COLLECTED DATA:
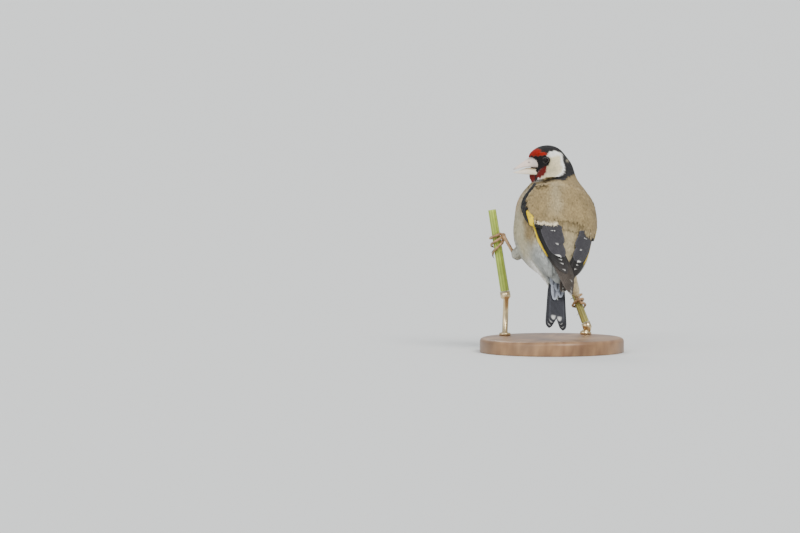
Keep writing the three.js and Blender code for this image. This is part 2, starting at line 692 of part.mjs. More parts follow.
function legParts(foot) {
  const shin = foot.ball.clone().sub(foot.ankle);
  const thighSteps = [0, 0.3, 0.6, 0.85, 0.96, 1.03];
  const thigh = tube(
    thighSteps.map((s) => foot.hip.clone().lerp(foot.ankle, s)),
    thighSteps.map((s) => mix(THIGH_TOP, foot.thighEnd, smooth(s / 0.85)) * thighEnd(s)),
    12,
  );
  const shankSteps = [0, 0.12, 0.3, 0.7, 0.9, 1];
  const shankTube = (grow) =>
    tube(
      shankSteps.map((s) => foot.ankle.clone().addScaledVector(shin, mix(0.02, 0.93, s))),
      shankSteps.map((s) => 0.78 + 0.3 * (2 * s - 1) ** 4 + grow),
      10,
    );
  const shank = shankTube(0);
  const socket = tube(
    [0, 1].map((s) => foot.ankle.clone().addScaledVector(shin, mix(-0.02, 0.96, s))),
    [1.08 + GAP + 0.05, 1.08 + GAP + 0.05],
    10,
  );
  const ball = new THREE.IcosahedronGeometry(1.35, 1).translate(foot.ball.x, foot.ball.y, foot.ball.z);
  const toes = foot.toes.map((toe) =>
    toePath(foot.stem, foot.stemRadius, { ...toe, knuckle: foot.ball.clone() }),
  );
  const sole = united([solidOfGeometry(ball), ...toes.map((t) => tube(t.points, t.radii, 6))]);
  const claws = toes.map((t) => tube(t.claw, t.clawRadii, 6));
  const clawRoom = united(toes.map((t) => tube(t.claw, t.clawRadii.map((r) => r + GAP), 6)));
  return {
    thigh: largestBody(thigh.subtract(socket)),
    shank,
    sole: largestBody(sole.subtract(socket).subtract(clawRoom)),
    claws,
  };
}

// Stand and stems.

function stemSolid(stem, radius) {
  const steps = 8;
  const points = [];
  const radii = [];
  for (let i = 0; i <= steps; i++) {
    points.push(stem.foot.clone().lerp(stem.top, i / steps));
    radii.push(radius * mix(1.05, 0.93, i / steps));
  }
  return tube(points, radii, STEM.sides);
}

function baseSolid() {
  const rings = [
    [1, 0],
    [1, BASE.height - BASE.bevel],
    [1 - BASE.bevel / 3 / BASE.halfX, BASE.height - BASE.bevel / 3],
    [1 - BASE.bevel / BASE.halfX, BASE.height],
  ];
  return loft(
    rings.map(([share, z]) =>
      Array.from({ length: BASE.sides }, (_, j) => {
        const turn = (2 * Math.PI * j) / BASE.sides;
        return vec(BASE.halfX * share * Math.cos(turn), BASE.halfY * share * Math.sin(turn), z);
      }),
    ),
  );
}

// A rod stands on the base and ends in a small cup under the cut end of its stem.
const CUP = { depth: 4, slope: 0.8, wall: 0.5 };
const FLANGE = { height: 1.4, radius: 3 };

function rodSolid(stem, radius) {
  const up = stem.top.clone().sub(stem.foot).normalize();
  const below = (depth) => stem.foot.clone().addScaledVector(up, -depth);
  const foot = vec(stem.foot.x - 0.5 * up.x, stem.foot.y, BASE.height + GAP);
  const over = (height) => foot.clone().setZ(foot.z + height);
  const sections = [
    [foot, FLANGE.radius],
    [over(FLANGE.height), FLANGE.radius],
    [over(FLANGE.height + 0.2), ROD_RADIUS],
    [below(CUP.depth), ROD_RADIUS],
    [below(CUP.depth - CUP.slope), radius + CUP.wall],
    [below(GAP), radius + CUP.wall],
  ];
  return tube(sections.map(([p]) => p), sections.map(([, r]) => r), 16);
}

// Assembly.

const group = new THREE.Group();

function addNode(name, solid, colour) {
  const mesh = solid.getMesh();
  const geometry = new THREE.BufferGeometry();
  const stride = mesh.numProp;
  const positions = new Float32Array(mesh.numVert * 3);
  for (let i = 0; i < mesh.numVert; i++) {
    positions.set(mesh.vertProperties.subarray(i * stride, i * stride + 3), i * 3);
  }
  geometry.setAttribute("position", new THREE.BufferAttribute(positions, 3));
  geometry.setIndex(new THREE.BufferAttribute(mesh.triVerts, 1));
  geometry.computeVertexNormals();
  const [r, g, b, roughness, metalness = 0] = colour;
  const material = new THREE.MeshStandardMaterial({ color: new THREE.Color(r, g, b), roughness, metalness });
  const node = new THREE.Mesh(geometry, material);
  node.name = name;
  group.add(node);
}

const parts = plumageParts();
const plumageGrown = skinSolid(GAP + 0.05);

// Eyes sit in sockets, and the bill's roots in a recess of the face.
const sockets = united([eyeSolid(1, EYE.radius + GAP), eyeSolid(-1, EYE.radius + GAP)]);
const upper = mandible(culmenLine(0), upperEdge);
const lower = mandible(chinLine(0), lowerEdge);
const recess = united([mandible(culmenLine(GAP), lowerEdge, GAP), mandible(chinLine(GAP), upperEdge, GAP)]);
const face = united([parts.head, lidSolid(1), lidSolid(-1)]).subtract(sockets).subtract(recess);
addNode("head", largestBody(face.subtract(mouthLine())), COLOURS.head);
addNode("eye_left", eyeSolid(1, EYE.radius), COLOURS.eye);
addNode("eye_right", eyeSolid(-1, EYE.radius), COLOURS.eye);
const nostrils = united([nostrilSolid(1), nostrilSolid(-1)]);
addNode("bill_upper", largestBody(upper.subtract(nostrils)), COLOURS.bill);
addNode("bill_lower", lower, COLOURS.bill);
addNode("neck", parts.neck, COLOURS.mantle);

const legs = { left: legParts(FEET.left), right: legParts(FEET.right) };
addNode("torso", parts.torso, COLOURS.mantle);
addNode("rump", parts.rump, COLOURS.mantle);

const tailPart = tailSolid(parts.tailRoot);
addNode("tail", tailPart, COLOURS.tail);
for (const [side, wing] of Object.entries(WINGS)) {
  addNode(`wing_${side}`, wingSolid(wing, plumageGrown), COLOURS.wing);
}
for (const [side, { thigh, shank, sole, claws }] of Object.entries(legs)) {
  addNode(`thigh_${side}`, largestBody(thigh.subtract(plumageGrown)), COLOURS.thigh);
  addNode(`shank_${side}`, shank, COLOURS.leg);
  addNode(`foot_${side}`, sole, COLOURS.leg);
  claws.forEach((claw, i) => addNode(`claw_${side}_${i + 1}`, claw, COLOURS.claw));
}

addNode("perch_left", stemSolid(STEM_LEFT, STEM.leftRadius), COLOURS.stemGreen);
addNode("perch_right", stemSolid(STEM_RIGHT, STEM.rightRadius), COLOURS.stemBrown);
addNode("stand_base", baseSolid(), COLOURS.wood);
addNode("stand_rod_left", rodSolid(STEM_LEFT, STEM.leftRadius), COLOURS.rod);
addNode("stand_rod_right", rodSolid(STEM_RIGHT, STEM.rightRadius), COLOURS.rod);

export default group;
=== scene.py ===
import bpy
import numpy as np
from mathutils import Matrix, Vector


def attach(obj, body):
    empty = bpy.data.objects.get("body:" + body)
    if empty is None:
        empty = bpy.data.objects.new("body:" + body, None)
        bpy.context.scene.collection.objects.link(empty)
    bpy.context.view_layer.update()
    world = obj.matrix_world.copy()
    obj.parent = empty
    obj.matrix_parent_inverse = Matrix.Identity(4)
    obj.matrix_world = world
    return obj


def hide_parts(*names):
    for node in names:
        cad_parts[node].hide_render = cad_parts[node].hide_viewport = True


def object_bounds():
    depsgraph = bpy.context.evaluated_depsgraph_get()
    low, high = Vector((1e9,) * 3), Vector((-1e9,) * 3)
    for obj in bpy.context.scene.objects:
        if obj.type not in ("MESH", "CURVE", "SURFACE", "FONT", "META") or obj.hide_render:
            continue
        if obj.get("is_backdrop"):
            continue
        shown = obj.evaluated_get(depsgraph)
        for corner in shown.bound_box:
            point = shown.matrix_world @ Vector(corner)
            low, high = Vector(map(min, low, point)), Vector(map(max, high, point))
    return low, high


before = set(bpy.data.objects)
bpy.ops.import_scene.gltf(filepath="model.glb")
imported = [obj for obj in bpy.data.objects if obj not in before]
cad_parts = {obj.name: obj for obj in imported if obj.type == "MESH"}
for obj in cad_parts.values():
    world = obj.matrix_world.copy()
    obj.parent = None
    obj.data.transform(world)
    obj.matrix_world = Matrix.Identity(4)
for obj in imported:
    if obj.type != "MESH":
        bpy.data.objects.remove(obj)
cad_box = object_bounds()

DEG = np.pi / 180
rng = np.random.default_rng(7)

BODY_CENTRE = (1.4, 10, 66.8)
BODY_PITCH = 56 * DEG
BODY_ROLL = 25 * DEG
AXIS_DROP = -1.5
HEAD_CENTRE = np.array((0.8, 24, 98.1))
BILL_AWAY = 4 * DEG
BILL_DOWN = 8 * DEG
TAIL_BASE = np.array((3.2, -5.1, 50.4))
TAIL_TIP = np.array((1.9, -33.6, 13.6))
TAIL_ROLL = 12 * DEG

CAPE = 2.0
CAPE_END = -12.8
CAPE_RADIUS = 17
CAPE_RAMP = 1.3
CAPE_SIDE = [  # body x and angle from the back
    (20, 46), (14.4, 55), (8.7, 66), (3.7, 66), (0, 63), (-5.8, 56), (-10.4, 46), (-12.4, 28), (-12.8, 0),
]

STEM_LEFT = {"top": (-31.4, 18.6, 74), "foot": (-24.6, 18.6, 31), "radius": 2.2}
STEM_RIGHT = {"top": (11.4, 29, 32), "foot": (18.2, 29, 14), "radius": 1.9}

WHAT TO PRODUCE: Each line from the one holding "stemSolid(STEM_LEFT, STEM.leftRadius), COLOURS.stemGreen);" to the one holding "for node in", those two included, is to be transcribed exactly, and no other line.

COMPLETED EXERCISE:
addNode("perch_left", stemSolid(STEM_LEFT, STEM.leftRadius), COLOURS.stemGreen);
addNode("perch_right", stemSolid(STEM_RIGHT, STEM.rightRadius), COLOURS.stemBrown);
addNode("stand_base", baseSolid(), COLOURS.wood);
addNode("stand_rod_left", rodSolid(STEM_LEFT, STEM.leftRadius), COLOURS.rod);
addNode("stand_rod_right", rodSolid(STEM_RIGHT, STEM.rightRadius), COLOURS.rod);

export default group;
=== scene.py ===
import bpy
import numpy as np
from mathutils import Matrix, Vector


def attach(obj, body):
    empty = bpy.data.objects.get("body:" + body)
    if empty is None:
        empty = bpy.data.objects.new("body:" + body, None)
        bpy.context.scene.collection.objects.link(empty)
    bpy.context.view_layer.update()
    world = obj.matrix_world.copy()
    obj.parent = empty
    obj.matrix_parent_inverse = Matrix.Identity(4)
    obj.matrix_world = world
    return obj


def hide_parts(*names):
    for node in names:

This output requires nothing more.